— Begin —
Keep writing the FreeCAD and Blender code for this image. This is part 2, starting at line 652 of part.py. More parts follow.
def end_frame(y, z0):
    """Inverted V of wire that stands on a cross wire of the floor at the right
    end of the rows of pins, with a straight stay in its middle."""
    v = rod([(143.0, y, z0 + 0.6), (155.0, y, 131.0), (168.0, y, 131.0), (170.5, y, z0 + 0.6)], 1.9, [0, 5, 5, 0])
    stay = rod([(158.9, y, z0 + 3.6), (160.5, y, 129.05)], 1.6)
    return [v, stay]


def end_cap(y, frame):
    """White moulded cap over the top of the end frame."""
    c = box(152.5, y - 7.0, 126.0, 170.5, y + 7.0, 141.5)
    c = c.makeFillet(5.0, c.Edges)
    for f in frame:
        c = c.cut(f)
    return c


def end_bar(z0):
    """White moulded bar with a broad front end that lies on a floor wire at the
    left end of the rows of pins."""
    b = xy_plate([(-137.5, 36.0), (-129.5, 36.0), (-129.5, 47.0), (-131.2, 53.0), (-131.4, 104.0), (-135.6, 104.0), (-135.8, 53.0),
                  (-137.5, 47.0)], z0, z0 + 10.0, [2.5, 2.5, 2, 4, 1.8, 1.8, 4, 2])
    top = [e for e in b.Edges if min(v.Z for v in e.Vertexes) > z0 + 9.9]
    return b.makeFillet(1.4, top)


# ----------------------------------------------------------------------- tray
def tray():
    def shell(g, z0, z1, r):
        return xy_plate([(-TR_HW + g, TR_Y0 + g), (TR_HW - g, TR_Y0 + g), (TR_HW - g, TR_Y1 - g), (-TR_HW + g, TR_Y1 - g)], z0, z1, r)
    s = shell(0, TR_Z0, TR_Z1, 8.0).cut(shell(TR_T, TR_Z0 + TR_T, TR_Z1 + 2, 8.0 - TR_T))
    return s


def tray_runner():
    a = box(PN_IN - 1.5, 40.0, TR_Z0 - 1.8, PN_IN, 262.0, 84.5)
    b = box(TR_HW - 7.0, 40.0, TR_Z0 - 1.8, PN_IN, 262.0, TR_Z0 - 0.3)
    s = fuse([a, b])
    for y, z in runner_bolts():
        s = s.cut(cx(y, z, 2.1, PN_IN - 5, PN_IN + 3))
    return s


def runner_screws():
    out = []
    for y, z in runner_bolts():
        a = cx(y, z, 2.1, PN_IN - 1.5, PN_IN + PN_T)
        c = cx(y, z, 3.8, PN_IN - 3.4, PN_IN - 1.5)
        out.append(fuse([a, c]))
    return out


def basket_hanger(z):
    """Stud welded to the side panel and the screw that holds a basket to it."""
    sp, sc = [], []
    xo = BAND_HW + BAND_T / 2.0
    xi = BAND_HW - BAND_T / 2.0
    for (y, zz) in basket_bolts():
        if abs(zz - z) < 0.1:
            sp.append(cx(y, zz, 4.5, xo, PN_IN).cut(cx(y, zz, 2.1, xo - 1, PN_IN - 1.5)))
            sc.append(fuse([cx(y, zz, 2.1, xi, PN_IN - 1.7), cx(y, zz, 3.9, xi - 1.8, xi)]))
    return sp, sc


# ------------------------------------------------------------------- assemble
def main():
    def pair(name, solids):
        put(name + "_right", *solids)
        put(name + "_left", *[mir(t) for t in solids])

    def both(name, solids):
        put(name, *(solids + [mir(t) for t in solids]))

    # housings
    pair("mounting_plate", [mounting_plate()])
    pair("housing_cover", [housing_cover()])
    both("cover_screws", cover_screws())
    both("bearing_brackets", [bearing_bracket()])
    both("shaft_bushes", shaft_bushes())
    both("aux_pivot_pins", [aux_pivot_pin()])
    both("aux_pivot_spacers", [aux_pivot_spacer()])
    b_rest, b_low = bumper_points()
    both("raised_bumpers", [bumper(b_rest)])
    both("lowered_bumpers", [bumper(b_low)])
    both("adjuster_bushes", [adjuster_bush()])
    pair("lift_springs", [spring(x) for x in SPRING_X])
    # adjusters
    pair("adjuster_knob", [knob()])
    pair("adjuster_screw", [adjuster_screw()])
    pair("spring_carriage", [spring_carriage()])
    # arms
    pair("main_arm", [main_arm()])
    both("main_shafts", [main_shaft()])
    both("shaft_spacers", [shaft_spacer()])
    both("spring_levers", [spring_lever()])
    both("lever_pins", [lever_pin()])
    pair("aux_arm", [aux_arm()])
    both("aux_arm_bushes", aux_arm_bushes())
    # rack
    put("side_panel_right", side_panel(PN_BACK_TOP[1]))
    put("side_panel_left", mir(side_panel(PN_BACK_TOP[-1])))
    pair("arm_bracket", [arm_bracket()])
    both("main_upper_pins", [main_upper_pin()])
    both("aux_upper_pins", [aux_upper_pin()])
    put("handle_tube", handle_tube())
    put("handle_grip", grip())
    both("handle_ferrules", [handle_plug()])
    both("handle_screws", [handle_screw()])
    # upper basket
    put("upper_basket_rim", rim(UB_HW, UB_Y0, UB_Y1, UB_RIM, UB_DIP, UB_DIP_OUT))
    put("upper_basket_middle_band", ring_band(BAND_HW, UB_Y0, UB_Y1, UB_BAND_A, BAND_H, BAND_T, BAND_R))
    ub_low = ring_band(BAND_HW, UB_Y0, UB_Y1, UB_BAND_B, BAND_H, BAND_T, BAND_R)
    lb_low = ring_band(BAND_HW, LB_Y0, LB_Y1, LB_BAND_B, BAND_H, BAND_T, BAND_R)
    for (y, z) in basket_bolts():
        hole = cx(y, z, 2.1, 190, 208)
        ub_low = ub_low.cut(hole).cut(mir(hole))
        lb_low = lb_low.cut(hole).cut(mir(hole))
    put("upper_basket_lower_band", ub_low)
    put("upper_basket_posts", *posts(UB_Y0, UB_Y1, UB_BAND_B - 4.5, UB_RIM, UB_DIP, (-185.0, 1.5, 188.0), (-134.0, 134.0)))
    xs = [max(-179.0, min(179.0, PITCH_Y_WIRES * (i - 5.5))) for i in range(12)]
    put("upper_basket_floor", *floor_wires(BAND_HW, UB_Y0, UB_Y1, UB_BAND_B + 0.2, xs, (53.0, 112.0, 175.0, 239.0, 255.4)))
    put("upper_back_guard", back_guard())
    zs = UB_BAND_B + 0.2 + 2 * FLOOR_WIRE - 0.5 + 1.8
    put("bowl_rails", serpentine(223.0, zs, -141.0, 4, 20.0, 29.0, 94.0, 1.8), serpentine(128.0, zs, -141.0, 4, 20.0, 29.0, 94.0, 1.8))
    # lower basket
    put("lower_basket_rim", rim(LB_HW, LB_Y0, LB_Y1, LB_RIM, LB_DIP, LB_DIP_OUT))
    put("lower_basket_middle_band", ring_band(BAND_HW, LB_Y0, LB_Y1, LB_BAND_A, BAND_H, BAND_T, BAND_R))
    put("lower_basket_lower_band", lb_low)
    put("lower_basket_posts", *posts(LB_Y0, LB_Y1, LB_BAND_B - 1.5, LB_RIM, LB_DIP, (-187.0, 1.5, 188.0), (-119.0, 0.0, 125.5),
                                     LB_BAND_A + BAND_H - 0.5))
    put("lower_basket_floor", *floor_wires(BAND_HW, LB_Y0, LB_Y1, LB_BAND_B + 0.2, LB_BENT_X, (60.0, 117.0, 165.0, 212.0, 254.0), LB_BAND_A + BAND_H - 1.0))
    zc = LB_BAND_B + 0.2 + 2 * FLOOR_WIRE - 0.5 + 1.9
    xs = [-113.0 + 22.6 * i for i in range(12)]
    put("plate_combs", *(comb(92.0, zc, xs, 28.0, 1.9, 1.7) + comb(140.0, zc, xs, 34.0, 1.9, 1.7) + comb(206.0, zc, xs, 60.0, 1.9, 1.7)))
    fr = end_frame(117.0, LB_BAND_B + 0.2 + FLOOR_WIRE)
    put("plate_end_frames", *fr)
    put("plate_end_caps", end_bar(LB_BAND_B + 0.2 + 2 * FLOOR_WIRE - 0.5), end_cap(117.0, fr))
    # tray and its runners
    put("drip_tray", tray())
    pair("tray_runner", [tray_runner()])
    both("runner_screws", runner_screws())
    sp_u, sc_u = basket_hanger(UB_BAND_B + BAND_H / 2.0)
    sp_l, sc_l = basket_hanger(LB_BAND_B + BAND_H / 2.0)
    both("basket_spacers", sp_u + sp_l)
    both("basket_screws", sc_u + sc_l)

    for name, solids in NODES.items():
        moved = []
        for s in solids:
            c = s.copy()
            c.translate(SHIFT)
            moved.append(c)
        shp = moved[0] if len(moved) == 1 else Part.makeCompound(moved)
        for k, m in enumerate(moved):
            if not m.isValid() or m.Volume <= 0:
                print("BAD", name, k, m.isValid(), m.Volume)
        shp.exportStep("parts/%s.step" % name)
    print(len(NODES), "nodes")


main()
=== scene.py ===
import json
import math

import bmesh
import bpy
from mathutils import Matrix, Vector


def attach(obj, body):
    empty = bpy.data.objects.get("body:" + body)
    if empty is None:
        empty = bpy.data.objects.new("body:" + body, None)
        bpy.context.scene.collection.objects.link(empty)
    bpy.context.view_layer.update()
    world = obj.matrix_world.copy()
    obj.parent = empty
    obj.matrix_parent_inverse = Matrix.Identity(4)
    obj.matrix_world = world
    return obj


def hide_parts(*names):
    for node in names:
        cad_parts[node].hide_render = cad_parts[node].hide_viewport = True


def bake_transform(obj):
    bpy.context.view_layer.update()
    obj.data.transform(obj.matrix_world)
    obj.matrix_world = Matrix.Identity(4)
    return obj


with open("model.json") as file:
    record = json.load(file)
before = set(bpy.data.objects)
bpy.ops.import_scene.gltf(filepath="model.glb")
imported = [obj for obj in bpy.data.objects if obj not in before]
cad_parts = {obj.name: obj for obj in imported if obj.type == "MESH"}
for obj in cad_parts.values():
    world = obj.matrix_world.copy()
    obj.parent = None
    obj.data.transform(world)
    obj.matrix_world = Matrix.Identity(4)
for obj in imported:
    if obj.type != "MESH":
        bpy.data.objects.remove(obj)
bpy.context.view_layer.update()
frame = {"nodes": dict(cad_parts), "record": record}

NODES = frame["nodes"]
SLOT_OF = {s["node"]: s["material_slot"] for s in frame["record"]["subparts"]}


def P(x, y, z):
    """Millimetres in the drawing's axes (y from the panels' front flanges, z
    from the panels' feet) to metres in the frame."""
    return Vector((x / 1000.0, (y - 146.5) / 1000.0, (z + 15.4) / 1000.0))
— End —
— Begin —
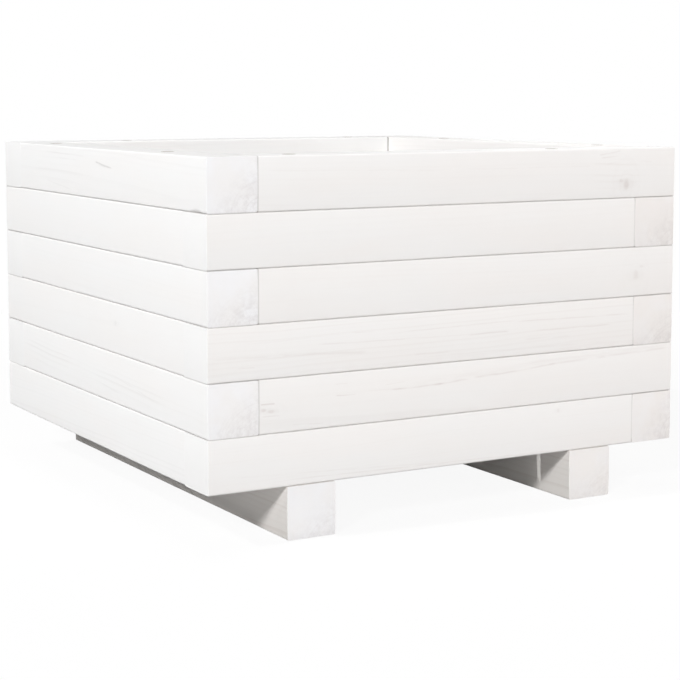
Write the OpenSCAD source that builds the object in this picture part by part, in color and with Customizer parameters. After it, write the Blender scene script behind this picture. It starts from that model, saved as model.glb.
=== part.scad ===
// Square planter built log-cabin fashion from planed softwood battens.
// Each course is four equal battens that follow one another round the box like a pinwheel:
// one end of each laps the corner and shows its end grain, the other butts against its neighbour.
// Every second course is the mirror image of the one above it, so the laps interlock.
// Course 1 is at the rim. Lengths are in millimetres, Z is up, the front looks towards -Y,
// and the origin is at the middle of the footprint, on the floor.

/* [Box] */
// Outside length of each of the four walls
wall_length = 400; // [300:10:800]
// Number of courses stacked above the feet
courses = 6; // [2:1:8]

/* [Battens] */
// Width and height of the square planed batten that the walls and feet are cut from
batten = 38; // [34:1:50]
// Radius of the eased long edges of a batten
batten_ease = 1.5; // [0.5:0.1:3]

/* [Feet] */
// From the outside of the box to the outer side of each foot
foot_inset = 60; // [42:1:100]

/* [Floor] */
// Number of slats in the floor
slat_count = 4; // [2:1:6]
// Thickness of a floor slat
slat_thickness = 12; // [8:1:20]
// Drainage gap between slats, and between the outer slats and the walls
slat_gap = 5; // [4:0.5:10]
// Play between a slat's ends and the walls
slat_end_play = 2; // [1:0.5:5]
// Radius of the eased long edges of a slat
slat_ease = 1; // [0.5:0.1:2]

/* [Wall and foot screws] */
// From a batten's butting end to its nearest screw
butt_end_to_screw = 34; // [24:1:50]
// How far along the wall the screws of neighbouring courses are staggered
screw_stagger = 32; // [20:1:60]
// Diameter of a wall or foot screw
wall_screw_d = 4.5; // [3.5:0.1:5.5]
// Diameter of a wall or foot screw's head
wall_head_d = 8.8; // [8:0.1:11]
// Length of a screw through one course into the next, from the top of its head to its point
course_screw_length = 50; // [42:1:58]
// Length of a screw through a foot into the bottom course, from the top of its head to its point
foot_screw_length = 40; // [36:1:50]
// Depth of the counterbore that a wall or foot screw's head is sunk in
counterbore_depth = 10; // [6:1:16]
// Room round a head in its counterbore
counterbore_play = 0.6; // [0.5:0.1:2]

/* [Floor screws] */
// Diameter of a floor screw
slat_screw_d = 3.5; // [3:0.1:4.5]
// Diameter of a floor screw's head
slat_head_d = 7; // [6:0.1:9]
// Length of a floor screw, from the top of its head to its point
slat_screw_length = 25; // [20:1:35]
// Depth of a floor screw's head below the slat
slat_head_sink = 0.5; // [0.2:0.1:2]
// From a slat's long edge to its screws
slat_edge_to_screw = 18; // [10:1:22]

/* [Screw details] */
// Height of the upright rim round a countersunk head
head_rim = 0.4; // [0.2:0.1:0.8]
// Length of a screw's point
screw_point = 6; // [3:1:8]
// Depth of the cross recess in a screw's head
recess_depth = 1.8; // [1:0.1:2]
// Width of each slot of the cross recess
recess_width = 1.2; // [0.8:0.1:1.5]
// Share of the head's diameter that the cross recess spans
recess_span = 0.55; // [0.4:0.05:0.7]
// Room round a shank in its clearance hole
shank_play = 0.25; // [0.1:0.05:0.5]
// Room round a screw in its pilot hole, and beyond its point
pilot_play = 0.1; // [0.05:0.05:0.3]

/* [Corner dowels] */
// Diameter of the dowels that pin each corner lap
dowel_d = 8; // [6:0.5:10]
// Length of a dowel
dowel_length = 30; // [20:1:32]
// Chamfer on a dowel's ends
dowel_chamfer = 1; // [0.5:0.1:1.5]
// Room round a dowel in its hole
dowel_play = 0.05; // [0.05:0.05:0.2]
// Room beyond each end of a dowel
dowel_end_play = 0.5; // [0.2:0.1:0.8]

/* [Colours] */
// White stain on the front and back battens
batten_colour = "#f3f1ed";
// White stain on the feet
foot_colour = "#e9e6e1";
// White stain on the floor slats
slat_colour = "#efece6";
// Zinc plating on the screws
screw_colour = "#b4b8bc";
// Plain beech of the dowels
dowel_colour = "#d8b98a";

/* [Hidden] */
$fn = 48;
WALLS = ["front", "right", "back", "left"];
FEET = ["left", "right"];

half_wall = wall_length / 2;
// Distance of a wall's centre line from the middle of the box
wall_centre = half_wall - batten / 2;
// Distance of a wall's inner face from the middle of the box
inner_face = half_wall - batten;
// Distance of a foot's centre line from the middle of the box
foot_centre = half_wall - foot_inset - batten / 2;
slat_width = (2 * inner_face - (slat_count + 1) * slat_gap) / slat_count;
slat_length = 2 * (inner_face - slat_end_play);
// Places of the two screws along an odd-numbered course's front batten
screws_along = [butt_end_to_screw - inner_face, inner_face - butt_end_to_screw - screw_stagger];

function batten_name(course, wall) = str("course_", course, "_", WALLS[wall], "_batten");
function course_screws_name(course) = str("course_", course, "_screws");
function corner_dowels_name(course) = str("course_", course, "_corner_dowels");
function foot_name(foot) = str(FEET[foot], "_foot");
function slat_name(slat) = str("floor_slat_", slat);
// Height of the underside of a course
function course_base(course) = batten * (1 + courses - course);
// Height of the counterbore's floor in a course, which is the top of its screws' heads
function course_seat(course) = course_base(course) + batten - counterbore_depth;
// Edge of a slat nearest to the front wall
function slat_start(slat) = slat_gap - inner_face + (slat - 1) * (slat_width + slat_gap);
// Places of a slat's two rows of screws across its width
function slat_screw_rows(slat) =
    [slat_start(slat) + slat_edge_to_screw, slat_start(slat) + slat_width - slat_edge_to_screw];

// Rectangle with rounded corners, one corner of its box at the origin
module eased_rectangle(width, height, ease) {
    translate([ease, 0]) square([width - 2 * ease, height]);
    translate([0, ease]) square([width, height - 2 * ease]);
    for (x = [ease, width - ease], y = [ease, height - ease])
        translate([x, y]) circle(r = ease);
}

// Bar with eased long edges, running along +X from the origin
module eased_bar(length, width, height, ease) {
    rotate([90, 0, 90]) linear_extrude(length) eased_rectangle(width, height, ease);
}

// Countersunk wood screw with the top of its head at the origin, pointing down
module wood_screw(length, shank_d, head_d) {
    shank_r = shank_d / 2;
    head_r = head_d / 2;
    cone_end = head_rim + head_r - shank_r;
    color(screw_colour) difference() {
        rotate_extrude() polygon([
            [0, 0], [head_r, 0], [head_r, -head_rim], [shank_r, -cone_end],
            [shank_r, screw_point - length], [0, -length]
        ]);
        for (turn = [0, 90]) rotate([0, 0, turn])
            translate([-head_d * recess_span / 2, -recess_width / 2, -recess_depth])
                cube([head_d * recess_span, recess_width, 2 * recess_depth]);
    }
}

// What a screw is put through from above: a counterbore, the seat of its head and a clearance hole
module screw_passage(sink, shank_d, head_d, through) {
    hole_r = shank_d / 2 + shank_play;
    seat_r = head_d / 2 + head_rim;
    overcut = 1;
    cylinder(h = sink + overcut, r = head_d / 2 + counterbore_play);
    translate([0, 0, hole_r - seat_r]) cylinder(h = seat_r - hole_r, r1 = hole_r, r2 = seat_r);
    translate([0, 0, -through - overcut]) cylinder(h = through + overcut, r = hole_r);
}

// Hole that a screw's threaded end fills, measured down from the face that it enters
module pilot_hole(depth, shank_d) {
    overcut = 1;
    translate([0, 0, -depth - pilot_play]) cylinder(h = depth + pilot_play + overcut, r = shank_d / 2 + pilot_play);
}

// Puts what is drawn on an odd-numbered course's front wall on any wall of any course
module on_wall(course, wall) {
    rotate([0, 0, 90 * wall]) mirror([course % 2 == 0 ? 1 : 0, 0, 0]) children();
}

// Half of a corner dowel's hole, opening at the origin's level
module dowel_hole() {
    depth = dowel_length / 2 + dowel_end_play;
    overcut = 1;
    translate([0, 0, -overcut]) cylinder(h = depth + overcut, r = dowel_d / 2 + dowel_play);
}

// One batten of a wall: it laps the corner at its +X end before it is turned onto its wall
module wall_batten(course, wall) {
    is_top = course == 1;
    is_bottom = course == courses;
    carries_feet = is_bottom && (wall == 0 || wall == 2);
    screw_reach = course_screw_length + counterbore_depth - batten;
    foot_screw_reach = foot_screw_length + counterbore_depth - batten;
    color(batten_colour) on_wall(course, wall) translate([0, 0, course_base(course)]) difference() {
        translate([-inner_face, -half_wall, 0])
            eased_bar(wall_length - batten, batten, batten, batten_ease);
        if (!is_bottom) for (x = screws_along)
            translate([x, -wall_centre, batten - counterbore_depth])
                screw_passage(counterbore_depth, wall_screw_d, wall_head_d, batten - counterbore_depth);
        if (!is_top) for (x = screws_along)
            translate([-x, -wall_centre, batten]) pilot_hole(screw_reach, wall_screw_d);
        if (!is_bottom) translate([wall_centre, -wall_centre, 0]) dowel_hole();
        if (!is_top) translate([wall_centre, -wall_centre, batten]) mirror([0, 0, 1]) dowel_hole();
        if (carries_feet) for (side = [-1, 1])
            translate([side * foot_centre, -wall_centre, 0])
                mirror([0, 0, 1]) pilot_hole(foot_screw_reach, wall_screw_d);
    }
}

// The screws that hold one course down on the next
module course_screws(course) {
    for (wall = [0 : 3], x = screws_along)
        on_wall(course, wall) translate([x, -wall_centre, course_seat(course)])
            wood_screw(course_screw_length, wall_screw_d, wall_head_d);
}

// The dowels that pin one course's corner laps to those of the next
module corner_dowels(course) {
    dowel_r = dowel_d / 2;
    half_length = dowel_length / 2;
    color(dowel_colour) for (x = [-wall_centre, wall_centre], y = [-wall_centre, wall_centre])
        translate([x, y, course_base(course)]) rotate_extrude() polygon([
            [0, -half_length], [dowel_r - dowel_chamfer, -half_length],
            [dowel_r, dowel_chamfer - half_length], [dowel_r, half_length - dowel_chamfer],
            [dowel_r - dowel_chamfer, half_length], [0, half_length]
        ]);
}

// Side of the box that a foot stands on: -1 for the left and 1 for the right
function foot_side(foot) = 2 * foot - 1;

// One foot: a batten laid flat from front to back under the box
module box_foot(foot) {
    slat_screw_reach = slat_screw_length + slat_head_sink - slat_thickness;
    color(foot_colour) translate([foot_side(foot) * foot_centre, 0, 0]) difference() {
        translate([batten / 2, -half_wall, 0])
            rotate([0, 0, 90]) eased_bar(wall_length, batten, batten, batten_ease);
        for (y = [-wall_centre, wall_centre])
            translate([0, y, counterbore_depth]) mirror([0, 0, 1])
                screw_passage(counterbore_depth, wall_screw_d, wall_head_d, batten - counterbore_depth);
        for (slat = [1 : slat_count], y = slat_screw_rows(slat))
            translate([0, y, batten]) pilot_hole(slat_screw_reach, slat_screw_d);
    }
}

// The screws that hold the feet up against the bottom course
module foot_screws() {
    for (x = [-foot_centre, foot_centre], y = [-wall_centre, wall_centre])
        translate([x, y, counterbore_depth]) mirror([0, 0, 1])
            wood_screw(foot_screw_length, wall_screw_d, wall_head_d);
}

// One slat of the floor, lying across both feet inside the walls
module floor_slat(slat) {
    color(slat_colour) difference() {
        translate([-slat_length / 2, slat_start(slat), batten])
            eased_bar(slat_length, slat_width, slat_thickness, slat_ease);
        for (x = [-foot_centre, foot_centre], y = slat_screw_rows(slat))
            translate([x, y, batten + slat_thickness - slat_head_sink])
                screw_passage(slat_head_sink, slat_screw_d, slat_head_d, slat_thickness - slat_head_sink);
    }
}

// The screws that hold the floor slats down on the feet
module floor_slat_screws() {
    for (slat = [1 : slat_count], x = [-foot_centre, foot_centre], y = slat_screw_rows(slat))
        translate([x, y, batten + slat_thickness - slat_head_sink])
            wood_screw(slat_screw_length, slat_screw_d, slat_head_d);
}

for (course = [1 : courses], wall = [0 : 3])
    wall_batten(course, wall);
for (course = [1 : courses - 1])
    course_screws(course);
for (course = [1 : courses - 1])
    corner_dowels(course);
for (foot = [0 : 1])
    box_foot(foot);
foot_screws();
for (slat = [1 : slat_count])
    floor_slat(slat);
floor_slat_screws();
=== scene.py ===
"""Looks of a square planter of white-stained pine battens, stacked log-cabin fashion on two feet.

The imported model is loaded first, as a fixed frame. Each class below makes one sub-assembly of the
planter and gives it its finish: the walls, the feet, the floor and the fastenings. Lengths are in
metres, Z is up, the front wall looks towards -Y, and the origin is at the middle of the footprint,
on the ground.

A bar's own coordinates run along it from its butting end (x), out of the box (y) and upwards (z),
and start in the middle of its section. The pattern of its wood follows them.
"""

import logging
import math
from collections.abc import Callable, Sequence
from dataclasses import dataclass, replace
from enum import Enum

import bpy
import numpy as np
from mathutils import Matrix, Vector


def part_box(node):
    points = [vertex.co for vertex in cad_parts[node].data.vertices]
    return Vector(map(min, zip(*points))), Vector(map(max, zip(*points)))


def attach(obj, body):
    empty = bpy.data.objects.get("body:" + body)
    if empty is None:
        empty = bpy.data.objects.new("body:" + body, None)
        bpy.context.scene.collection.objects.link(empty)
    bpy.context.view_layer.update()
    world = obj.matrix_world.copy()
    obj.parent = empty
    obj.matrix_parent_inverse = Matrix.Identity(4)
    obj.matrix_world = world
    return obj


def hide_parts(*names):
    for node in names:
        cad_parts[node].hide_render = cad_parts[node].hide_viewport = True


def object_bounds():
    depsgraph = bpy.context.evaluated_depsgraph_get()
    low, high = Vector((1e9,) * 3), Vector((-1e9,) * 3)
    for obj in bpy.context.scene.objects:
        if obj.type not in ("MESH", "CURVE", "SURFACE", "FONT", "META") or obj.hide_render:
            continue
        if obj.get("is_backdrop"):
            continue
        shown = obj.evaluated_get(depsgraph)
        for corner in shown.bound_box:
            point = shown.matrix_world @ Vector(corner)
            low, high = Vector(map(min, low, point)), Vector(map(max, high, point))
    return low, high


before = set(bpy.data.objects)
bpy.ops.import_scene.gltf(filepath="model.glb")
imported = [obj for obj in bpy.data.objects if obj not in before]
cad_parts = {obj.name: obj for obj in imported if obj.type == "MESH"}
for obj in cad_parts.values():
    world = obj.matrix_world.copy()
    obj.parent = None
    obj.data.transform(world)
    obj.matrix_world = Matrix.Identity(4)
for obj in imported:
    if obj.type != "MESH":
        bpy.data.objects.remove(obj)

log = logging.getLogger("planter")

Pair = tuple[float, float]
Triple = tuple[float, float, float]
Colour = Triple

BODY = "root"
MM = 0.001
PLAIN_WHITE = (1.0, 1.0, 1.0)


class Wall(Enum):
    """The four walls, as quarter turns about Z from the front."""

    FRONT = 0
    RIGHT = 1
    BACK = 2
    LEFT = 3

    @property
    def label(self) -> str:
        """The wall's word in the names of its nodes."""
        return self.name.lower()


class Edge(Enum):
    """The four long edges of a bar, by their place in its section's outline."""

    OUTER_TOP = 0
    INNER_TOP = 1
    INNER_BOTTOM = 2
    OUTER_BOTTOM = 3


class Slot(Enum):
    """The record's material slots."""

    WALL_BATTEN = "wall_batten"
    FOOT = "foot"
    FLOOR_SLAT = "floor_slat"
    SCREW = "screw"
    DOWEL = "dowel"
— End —
- [EXERCISE OBJECTIVE]:
Within the material above, extract exactly the lines that start at the line containing "down on the feet" and stop after the line containing "depsgraph = bpy.context.evaluated_depsgraph_get()", and only those.

- [RESULT OF THE EXERCISE]:
// The screws that hold the floor slats down on the feet
module floor_slat_screws() {
    for (slat = [1 : slat_count], x = [-foot_centre, foot_centre], y = slat_screw_rows(slat))
        translate([x, y, batten + slat_thickness - slat_head_sink])
            wood_screw(slat_screw_length, slat_screw_d, slat_head_d);
}

for (course = [1 : courses], wall = [0 : 3])
    wall_batten(course, wall);
for (course = [1 : courses - 1])
    course_screws(course);
for (course = [1 : courses - 1])
    corner_dowels(course);
for (foot = [0 : 1])
    box_foot(foot);
foot_screws();
for (slat = [1 : slat_count])
    floor_slat(slat);
floor_slat_screws();
=== scene.py ===
"""Looks of a square planter of white-stained pine battens, stacked log-cabin fashion on two feet.

The imported model is loaded first, as a fixed frame. Each class below makes one sub-assembly of the
planter and gives it its finish: the walls, the feet, the floor and the fastenings. Lengths are in
metres, Z is up, the front wall looks towards -Y, and the origin is at the middle of the footprint,
on the ground.

A bar's own coordinates run along it from its butting end (x), out of the box (y) and upwards (z),
and start in the middle of its section. The pattern of its wood follows them.
"""

import logging
import math
from collections.abc import Callable, Sequence
from dataclasses import dataclass, replace
from enum import Enum

import bpy
import numpy as np
from mathutils import Matrix, Vector


def part_box(node):
    points = [vertex.co for vertex in cad_parts[node].data.vertices]
    return Vector(map(min, zip(*points))), Vector(map(max, zip(*points)))


def attach(obj, body):
    empty = bpy.data.objects.get("body:" + body)
    if empty is None:
        empty = bpy.data.objects.new("body:" + body, None)
        bpy.context.scene.collection.objects.link(empty)
    bpy.context.view_layer.update()
    world = obj.matrix_world.copy()
    obj.parent = empty
    obj.matrix_parent_inverse = Matrix.Identity(4)
    obj.matrix_world = world
    return obj


def hide_parts(*names):
    for node in names:
        cad_parts[node].hide_render = cad_parts[node].hide_viewport = True


def object_bounds():
    depsgraph = bpy.context.evaluated_depsgraph_get()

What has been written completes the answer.